Savcılık mütalaasında bahsedilen tweet şöyle: “Kobane'de yalnızca Kürtler değil, orada yaşayan bütün halklar direniyor. Demokrat Araplar da direniyorlar; şehitler verdiler maalesef." Bu ifade tırnak içinde yazılmış bir tweet, yani alıntı. Bu alıntı 2014 Ekim’de, Çözüm Süreci devam ederken Kaya'nın İstanbul’da katıldığı, Kobane'yle ilgili halka açık panele video ile bağlanan bir konuşmacının sözleri. Nurcan Kaya bu süreci kimliğine ve yazdıklarına yönelik bir yargı tacizi olarak değerlendiriyor.

Karar duruşması 27 Eylül 2021’de Diyarbakır 9. Ağır Ceza Mahkemesi'nde görüldü. Mahkeme heyeti Kaya'ya 1 yıl 3 ay hapis cezası vererek hükmün açıklanmasını geri bıraktı.

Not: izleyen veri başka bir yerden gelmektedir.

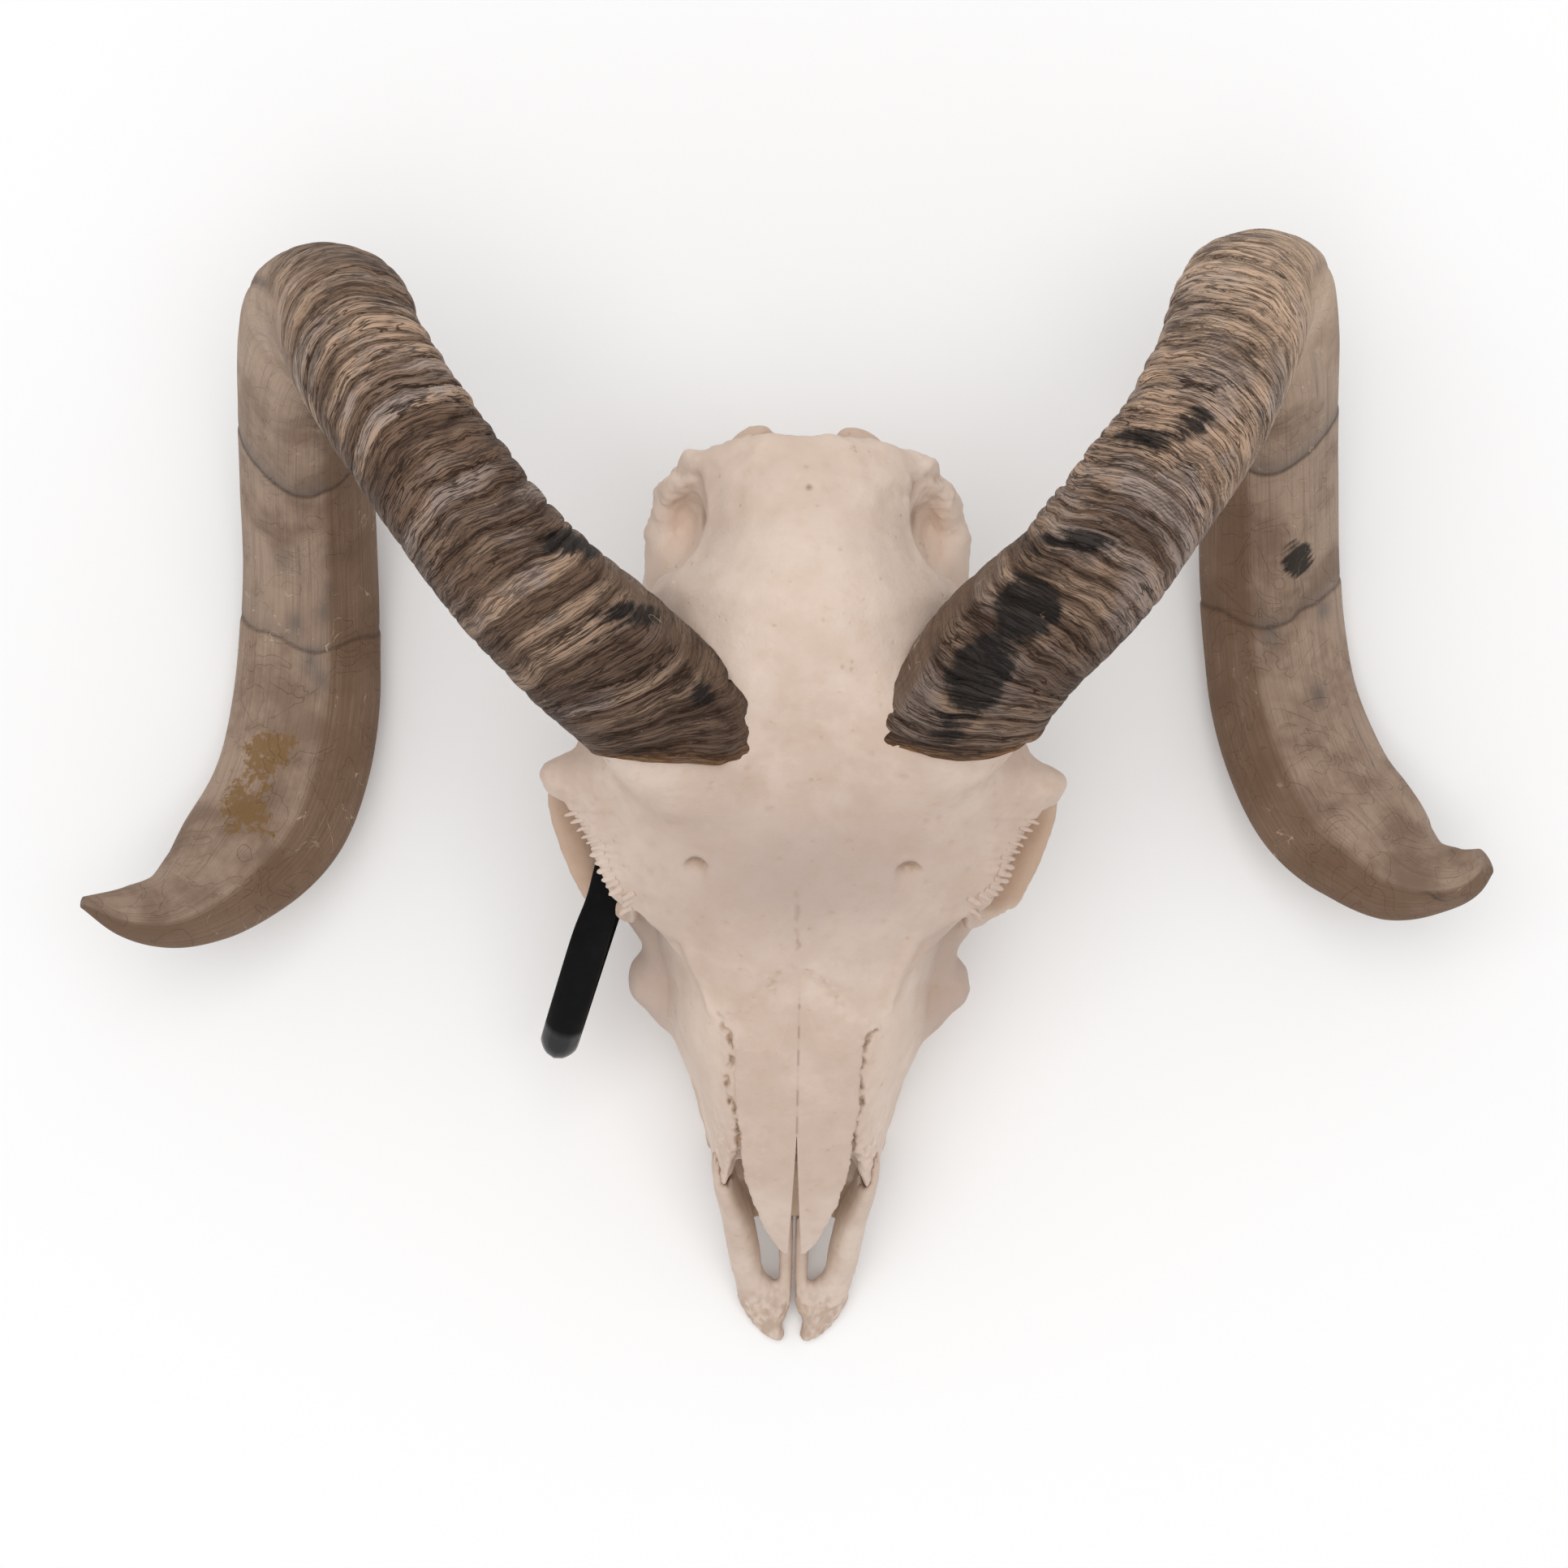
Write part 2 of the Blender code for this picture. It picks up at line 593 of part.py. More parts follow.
def tooth_row(side, collection):
    """Six cheek teeth that grow longer and wider backwards, their crowns on one sloping plane."""
    start = PREMOLAR_Y - TOOTH_LENGTHS[0] / 2
    run = sum(TOOTH_LENGTHS)
    place = start
    for number, (length, width) in enumerate(zip(TOOTH_LENGTHS, TOOTH_WIDTHS)):
        middle = place + length / 2
        share = (middle - start) / run
        x = side * (TOOTH_ROW_X[0] + (TOOTH_ROW_X[1] - TOOTH_ROW_X[0]) * share)
        crown = (middle - start) * math.tan(NOSE_DOWN)
        size = (width, length + 0.6, TOOTH_CROWN + 10)
        centre = (x, middle, crown + size[2] / 2 - TOOTH_SINK)
        block(f"tooth_{number}", centre, size, collection, (NOSE_DOWN, 0, 0), 1.8)
        place += length


def cranium_pieces(collection):
    """Every form that the braincase and face are fused from, apart from the face itself."""
    roof_form(collection)
    pillar_form(collection)
    ellipsoid("braincase", (0, 50, 110), (35.5, 39, 35), collection)
    ellipsoid("back_of_head", (0, 75, 108), (33, 13, 26), collection)
    block("palate_front", (0, -113, 17.8), (26, 20, 4.2), collection, (NOSE_DOWN, 0, 0), 1.2)
    for _, side in SIDES:
        orbit_rim(side, collection)
        sweep("cheek_bar", CHEEK_BAR, side, collection, 40)
        sweep("neck_ridge", NECK_RIDGE, side, collection)
        horn_neck(HORN_LEFT if side > 0 else HORN_RIGHT, collection)
        for name, stations in SIDE_BARS:
            sweep(name, stations, side, collection, 18)
        side_ellipsoids(SIDE_MASSES, side, collection)
        tooth_row(side, collection)


def cranium_cutters(collection):
    """Eye sockets, air passages, the great hole of the neck and the small openings."""
    places = np.linspace(NOSE_CAVITY[0][0], NOSE_CAVITY[-1][0], 30)
    rows = smooth_rows(NOSE_CAVITY, places)
    across, up = oval(24, 2.6)
    half, top, floor = (rows[:, column][:, None] for column in (1, 2, 3))
    height = (top + floor) / 2 + (top - floor) / 2 * up
    cross_loft("nose_cavity", places, half * across * (1 - 0.15 * up), height, collection)
    sweep("throat", THROAT, 1, collection, 14)
    sweep("neck_hole", NECK_HOLE, 1, collection, 12)
    for _, side in SIDES:
        turn, middle = orbit_place(side)
        inward = turn @ Vector((-SOCKET_INWARD * side, 0, 0))
        ellipsoid("socket", middle + inward, SOCKET_RADII, collection, turn.to_euler())
        side_ellipsoids(SIDE_HOLLOWS, side, collection)
        sweep("cheek_hole", CHEEK_HOLE, side, collection, 8)


def face_room(extra, collection):
    """A box in front of the joint between braincase and face, longer by the extra."""
    (back, top), (front, bottom) = FACE_JOINT
    turn = math.atan2(front - back, top - bottom)
    reach = CUTTER_SIZE / 2 - extra
    middle = (0, (back + front) / 2 - math.cos(turn) * reach, (top + bottom) / 2 - math.sin(turn) * reach)
    return block("face_room", middle, (CUTTER_SIZE,) * 3, collection, (turn, 0, 0), CORNER)


def cheek_room(side, extra, collection):
    """A box round one cheek bone, wider by the extra on every side."""
    low, high = (np.array(corner) for corner in CHEEK_ROOM)
    middle = (low + high) / 2 * (side, 1, 1)
    return block("cheek_room", middle, high - low + 2 * extra, collection, bevel=CORNER)


def left_room(extra, collection):
    """A box over the left half of the face, longer by the extra."""
    (back, top), (front, bottom) = FACE_JOINT
    middle = (CUTTER_SIZE / 2 - extra, front - CUTTER_SIZE / 4, (top + bottom) / 2)
    return block("left_room", middle, (CUTTER_SIZE,) * 3, collection, bevel=CORNER)


def part_off(whole, name, room, wider_room, collection):
    """The bone inside the room as a new object; the whole loses what is in the wider room."""
    bone = add_object(name, whole.data.copy(), collection)
    add_boolean(bone, "INTERSECT", operand=room)
    add_boolean(whole, "DIFFERENCE", operand=wider_room)
    for piece in (bone, whole):
        bake(piece)
        keep_largest(piece)
    return bone


def nasal_outline(rows, inner, margin, lift, blunt):
    """Sections of one nasal bone from its inner to its outer edge, below and then back above."""
    half, top, thick = (rows[:, column][:, None] for column in (1, 2, 3))
    share = np.linspace(0, 1, 6)
    x = inner + np.maximum(half + margin - inner, 0.8) * share
    bow = NASAL_ARCH * np.clip(np.abs(x) / np.maximum(half, 6.0), 0, 1.2) ** 2
    edge = 1 - (1 - blunt) * (np.abs(2 * share - 1) > 0.99)
    upper, lower = top - bow + lift, top - bow - thick - margin
    middle, reach = (upper + lower) / 2, (upper - lower) / 2 * edge
    x = np.concatenate([x, x[:, ::-1]], axis=1)
    z = np.concatenate([middle - reach, (middle + reach)[:, ::-1]], axis=1)
    return x, z


def nasal_bone(name, side, collection):
    """One nasal bone: a bowed plate, its inner edge drawn away from the midline at the tip."""
    places = np.linspace(NASALS[0][0], NASALS[-1][0], 17)
    rows = smooth_rows(NASALS, places)
    ahead = np.clip((-94 - places) / 32, 0, 1)[:, None]
    inner = NASAL_SLIT[0] + (NASAL_SLIT[1] - NASAL_SLIT[0]) * ahead**1.3
    x, z = nasal_outline(rows, inner, 0.0, 0.0, 0.5)
    return cross_loft(name, places, x * side, z, collection)


def nasal_bed(collection):
    """The room that the two nasal bones take in the face, with the gap round them."""
    places = np.linspace(NASALS[0][0], NASALS[-1][0], 17)
    rows = smooth_rows(NASALS, places)
    places[-1] += GAP * 2
    for name, side in SIDES:
        x, z = nasal_outline(rows, np.full((len(places), 1), -2.0), GAP, 9.0, 1.0)
        cross_loft(f"nasal_bed_{name}", places, x * side, z, collection)


def premaxilla(name, side, collection):
    """The front jaw bone: a rounded foot, a blade that climbs to the face and a rod inside."""
    pieces = new_collection(name + "_pieces")
    base = sweep(name, JAW_BLADE, side, collection, 34, 14, 2.4)
    sweep("rod", JAW_ROD, side, pieces, 16, 10)
    fuse(base, pieces, None, 0.9, 3, PREMAXILLA_FACES)
    return base


def horn_skin(stations, places, growth):
    """Rings round the horn's path at the given places, their points moved out by the growth.

    The rings lie askew near the root, as growth lines do: each point's place along the path is
    its ring's place plus a share of how far it lies across.
    """
    rows = by_length(stations)
    length = rows[-1, 0]
    turn = np.linspace(0, 2 * math.pi, HORN_SIDES, endpoint=False)
    wide = (np.sin(turn) + HORN_KEEL * np.sin(2 * turn)) / (1 + HORN_KEEL * 0.25)
    deep = np.cos(turn)
    side = math.copysign(1, stations[1][0])
    skew = HORN_SKEW * np.clip(1 - places / (length * RIDGED_SHARE), 0, 1)
    along = (places[:, None] + side * skew[:, None] * wide * stations[1][3]).ravel()
    path = smooth_rows(rows, along)[:, 1:]
    ahead = smooth_rows(rows, along + 1)[:, 1:4] - path[:, :3]
    ahead /= np.linalg.norm(ahead, axis=1)[:, None]
    outward = path[:, :3] - (0, *CURL_MIDDLE)
    outward[:, 0] = 0
    outward /= np.linalg.norm(outward, axis=1)[:, None]
    low, high = TWIST_SHARE
    down = np.clip((along / length - low) / (high - low), 0, 1)[:, None]
    outward = outward * (1 - down) + np.array((0, 0, -1)) * down
    outward -= ahead * np.sum(outward * ahead, axis=1)[:, None]
    outward /= np.linalg.norm(outward, axis=1)[:, None]
    across = np.cross(ahead, outward)
    size = (1 + growth[:, None] * (0.35 + 0.65 * np.clip(0.5 + deep, 0, 1))).ravel()
    wide, deep = (np.tile(share, len(places)) for share in (wide, deep))
    points = (
        path[:, :3]
        + across * (path[:, 3] * size * wide)[:, None]
        + outward * (path[:, 4] * size * deep)[:, None]
    )
    return points.reshape(len(places), HORN_SIDES, 3)


def horn_sheath(name, stations, collection):
    """The horn: ridged where it is young, smooth towards the tip."""
    length = by_length(stations)[-1, 0]
    ridged = length * RIDGED_SHARE
    count = np.arange(HORN_RIDGES + 1)
    foot = HORN_ROOT + (ridged - HORN_ROOT) * (count + 0.22 * np.sin(2.4 * count)) / HORN_RIDGES
    places = (foot[:-1, None] + np.diff(foot)[:, None] * (0.0, 0.45, 0.85)).ravel()
    growth = RIDGE_HEIGHT * np.tile((-0.4, 0.45, 1.0), HORN_RIDGES) * np.clip(1.25 - places / ridged, 0.25, 1)
    places = np.concatenate([places, np.linspace(ridged, length, SMOOTH_RINGS)])
    growth = np.concatenate([growth, np.zeros(SMOOTH_RINGS)])
    return loft(name, horn_skin(stations, places, growth), collection)


def horn_neck(stations, collection):
    """The bone collar that the sheath stands on: broad at its foot, narrower than the sheath above."""
    places = np.linspace(2.0, HORN_ROOT + 10, 9)
    return loft("horn_neck", horn_skin(stations, places, np.linspace(*NECK_GROWTH, 9)), collection)


def strap(collection):
    """A flat closed band that hangs round the cheek bar."""
    knots = np.array(STRAP_LOOP)
    table = np.concatenate([knots[-3:], knots, knots[:4]])
    order = np.arange(len(table)) - 3.0
    path = smooth_rows(np.column_stack([order, table]), np.arange(0, len(knots), 0.5))[:, 1:]
    ahead = np.roll(path, -1, axis=0) - np.roll(path, 1, axis=0)
    ahead /= np.linalg.norm(ahead, axis=1)[:, None]
    normal = np.column_stack([-ahead[:, 1], ahead[:, 0]])
    run = np.array((*STRAP_RUN, 0))
    wide = np.array((-STRAP_RUN[1], STRAP_RUN[0], 0))
    start = np.array((*STRAP_CROSSING, 0))
    fold = np.clip(path[:, :1] / path[:, 0].max(), 0, 1) ** 4
    upper = np.clip((path[:, 1] - 56) / 12, 0, 1)
    lean = STRAP_LEAN * upper * np.exp(-(((path[:, 0] - LEAN_PLACE[0]) / LEAN_PLACE[1]) ** 2))
    sideways = wide * np.cos(lean)[:, None] + np.array((0, 0, 1)) * np.sin(lean)[:, None]
    corners = ((-1, 0), (-0.9, -1), (0, -1), (0.9, -1), (1, 0), (0.9, 1), (0, 1), (-0.9, 1))
    rings = []
    for across, out in corners:
        line = path + normal * out * STRAP_THICKNESS / 2
        line[:, :1] -= STRAP_BOW * fold * across**2
        line = start + line[:, :1] * run + line[:, 1:] * (0, 0, 1)
        rings.append(line + sideways * across * STRAP_WIDTH / 2)
    points = np.stack(rings, axis=1)
    count, sides = points.shape[:2]
    faces = [
        (a * sides + b, (a + 1) % count * sides + b,
         (a + 1) % count * sides + (b + 1) % sides, a * sides + (b + 1) % sides)
        for a in range(count) for b in range(sides)
    ]
    return add_mesh("strap", points.reshape(-1, 3), faces, collection)


def paint(obj, name, colour, roughness):
    """Gives the object a plain material."""
    material = bpy.data.materials.get(name) or bpy.data.materials.new(name)
    material.use_nodes = True
    shader = material.node_tree.nodes["Principled BSDF"]
    shader.inputs["Base Color"].default_value = (*colour, 1)
    shader.inputs["Roughness"].default_value = roughness
    shader.inputs["Metallic"].default_value = 0
    obj.data.materials.clear()
    obj.data.materials.append(material)


def main():
    for obj in list(bpy.data.objects):
        bpy.data.objects.remove(obj)
    skull = new_collection("ram_skull")
    pieces = new_collection("cranium_pieces")
    cutters = new_collection("cutters")
    cranium = face_form(skull)
    cranium.name = "cranium"
    cranium_pieces(pieces)
    cranium_cutters(cutters)
    hide_cutters(cutters)
    fuse(cranium, pieces, cutters, VOXEL, SMOOTHING, CRANIUM_FACES)
    beds = new_collection("cutters")
    nasal_bed(beds)
    hide_cutters(beds)
    add_boolean(cranium, "DIFFERENCE", collection=beds)
    bake(cranium)
    keep_largest(cranium)
    remove_collection(beds)
    guide = new_collection("guide")
    band = swollen_copy(strap(skull), 2 * GAP, guide)
    add_boolean(cranium, "DIFFERENCE", operand=band)
    bake(cranium)
    keep_largest(cranium)
    room = swollen_copy(cranium, GAP, guide)
    for name, side in SIDES:
        nasal_bone(f"nasal_{name}", side, skull)
        jaw = premaxilla(f"premaxilla_{name}", side, skull)
        horn = horn_sheath(f"horn_{name}", HORN_LEFT if side > 0 else HORN_RIGHT, skull)
        for piece in (jaw, horn):
            add_boolean(piece, "DIFFERENCE", operand=room)
            bake(piece)
            keep_largest(piece)
    for name, side in SIDES:
        part_off(cranium, f"cheek_{name}", cheek_room(side, 0, guide), cheek_room(side, GAP, guide), skull)
    face = part_off(cranium, "face_right", face_room(0, guide), face_room(GAP, guide), skull)
    part_off(face, "face_left", left_room(0, guide), left_room(GAP, guide), skull)
    ground = block("ground", (0, 0, -10), (600, 600, 20), guide, bevel=CORNER)
    for obj in skull.objects:
        if min(vertex.co.z for vertex in obj.data.vertices) < 0:
            add_boolean(obj, "DIFFERENCE", operand=ground)
            bake(obj)
            keep_largest(obj)
    remove_collection(guide)
    corners = np.array([vertex.co for obj in skull.objects for vertex in obj.data.vertices])
    middle = (corners.min(0) + corners.max(0)) / 2
    for obj in skull.objects:
        obj.data.transform(Matrix.Translation((-middle[0], -middle[1], 0)))
        kind = obj.name.split("_")[0]
        paint(obj, *FINISHES.get(kind, FINISHES["bone"]))


main()
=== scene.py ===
import math

import bmesh
import bpy
import numpy as np
from mathutils import Euler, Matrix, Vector
from mathutils.bvhtree import BVHTree


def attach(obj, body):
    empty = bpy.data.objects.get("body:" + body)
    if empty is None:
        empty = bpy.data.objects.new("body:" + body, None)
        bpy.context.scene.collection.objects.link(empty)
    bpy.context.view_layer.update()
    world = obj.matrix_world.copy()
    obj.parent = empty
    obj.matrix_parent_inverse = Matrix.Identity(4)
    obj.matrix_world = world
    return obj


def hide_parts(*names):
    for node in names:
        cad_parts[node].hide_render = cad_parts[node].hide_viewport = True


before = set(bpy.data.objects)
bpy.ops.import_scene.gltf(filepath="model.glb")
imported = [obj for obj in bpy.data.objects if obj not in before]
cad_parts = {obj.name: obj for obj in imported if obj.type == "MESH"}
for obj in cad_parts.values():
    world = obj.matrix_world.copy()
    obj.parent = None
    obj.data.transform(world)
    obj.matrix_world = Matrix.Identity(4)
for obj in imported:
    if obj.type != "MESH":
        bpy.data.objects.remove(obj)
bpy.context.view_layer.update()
millimetre = 0.001
tableShift = np.array((3.43955, 5.80191, 0.0))  # from the tables' own place to the frame's
bothSides = (("left", 1), ("right", -1))
print("frame loaded")


def clamped(values):
    return np.clip(values, 0, 1)


# 0 at the start, 1 a run further on, and level beyond both. A run below 0 goes the other way.
def ramp(values, start, run):
    return clamped((values - start) / run)


# 1 at nothing, falling off to both sides: exp(-(away / reach)^2).
def bell(away, reach):
    return np.exp(-((away / reach) ** 2))


def unit(rows):
    return rows / np.linalg.norm(rows, axis=1)[:, None]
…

Mart 2024'te, Anayasa Mahkemesi (AYM), "Kobane’de yalnızca Kürtler değil, orada yaşayan bütün halklar direniyor" şeklindeki sosyal medya paylaşımıyla ilgili olarak başlatılan yargısal işlemler kapsamında Nurcan Kaya'nın pasaportuna el konulmasının ifade özgürlüğü ihlali olduğuna hükmetti ve idareyi 13 bin 500 TL tazminat ödemeye mahkum etti.